BEGIN MATERIAL PROVIDED

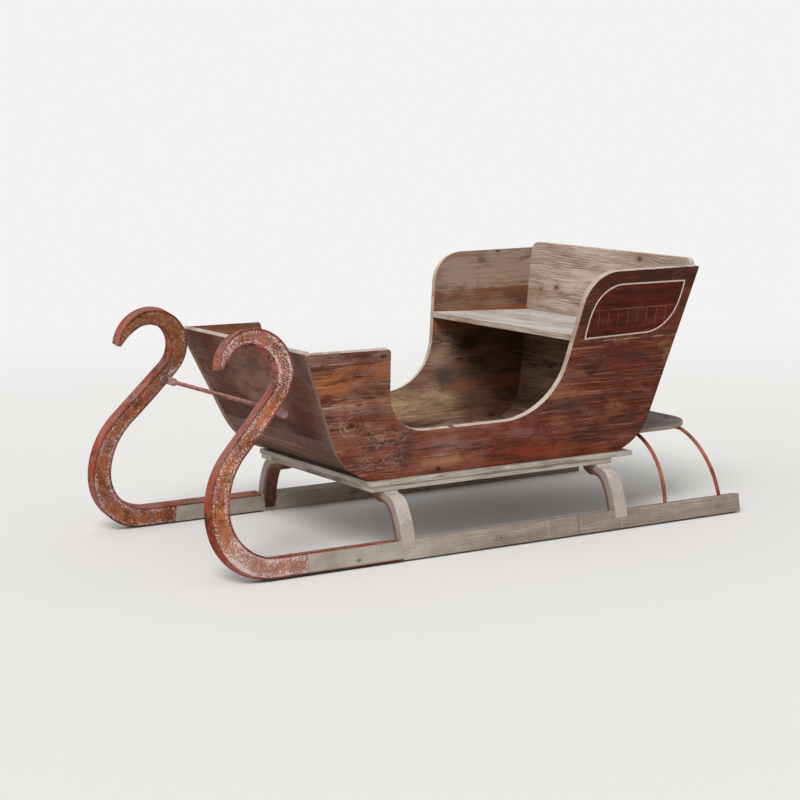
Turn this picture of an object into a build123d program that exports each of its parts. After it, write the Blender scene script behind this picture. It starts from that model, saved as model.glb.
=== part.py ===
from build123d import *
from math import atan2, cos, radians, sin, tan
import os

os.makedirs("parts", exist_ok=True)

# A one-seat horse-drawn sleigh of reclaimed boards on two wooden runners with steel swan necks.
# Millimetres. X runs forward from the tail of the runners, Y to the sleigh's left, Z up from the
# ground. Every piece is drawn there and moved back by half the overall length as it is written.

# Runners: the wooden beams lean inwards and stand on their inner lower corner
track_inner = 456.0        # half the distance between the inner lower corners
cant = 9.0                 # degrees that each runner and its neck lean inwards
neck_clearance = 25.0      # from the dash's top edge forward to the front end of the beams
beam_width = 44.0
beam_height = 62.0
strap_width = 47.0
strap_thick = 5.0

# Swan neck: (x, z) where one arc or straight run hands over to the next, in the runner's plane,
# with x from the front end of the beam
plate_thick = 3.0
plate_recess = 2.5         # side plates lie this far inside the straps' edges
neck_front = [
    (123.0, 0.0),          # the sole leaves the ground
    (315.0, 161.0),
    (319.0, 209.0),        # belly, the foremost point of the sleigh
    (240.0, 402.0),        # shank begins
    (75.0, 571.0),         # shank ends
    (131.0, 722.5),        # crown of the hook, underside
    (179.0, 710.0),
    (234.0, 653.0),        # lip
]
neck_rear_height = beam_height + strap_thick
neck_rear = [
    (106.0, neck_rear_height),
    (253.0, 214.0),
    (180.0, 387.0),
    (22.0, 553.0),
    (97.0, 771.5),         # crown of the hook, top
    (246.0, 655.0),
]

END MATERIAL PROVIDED
BEGIN MATERIAL PROVIDED

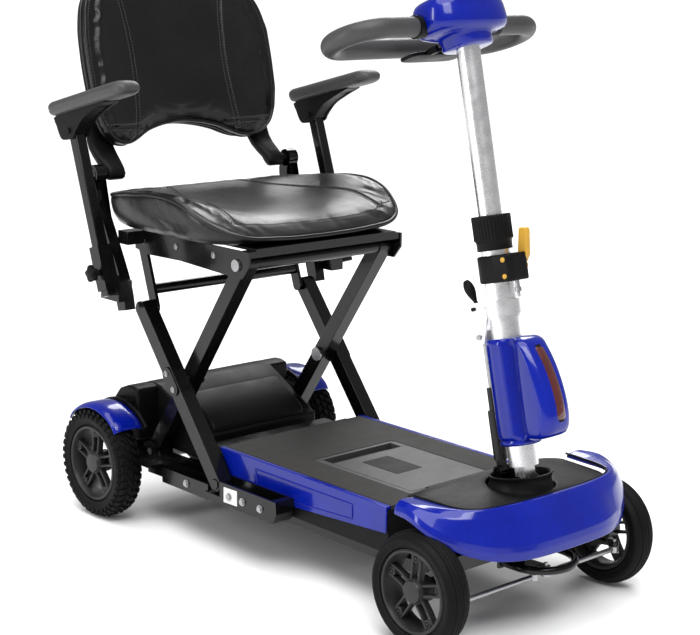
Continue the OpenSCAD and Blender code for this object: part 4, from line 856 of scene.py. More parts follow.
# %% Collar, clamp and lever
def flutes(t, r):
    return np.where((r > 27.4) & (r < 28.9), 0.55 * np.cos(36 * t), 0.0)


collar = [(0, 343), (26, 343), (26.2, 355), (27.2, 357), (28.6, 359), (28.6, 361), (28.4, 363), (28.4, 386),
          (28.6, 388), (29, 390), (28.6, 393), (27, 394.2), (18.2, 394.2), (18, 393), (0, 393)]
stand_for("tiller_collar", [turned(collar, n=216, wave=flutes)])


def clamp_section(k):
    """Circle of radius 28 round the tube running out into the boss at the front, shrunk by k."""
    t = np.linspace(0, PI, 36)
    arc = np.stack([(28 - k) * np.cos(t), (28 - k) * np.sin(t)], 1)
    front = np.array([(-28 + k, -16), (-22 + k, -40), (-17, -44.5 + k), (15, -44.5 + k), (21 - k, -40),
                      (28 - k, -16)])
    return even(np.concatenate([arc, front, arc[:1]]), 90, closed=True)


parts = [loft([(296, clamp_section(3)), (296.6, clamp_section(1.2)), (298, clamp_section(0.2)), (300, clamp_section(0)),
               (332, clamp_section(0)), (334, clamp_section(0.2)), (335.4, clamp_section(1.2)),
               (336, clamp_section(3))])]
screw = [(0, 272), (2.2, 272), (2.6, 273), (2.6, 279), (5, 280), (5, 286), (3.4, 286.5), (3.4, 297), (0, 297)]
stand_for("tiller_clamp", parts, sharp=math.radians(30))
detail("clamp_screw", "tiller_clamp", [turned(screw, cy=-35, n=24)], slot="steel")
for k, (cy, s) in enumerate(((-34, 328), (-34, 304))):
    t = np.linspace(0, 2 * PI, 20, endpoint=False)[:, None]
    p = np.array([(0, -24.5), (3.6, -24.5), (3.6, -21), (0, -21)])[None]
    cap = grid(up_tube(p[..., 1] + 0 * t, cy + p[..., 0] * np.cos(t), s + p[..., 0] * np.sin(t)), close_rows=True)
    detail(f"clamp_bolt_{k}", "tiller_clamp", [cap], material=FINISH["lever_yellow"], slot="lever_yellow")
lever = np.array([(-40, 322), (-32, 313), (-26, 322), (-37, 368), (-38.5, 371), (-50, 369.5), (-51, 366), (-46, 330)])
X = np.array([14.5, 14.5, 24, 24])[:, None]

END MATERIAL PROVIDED

▸ **TASK OBJECTIVE**
Only the lines from the one containing "Continue the OpenSCAD" to the one containing "arc[:1]]), 90, closed=True)" are to be printed, both ends included, exactly as written.

▸ **THE RESULT**
Continue the OpenSCAD and Blender code for this object: part 4, from line 856 of scene.py. More parts follow.
# %% Collar, clamp and lever
def flutes(t, r):
    return np.where((r > 27.4) & (r < 28.9), 0.55 * np.cos(36 * t), 0.0)


collar = [(0, 343), (26, 343), (26.2, 355), (27.2, 357), (28.6, 359), (28.6, 361), (28.4, 363), (28.4, 386),
          (28.6, 388), (29, 390), (28.6, 393), (27, 394.2), (18.2, 394.2), (18, 393), (0, 393)]
stand_for("tiller_collar", [turned(collar, n=216, wave=flutes)])


def clamp_section(k):
    """Circle of radius 28 round the tube running out into the boss at the front, shrunk by k."""
    t = np.linspace(0, PI, 36)
    arc = np.stack([(28 - k) * np.cos(t), (28 - k) * np.sin(t)], 1)
    front = np.array([(-28 + k, -16), (-22 + k, -40), (-17, -44.5 + k), (15, -44.5 + k), (21 - k, -40),
                      (28 - k, -16)])
    return even(np.concatenate([arc, front, arc[:1]]), 90, closed=True)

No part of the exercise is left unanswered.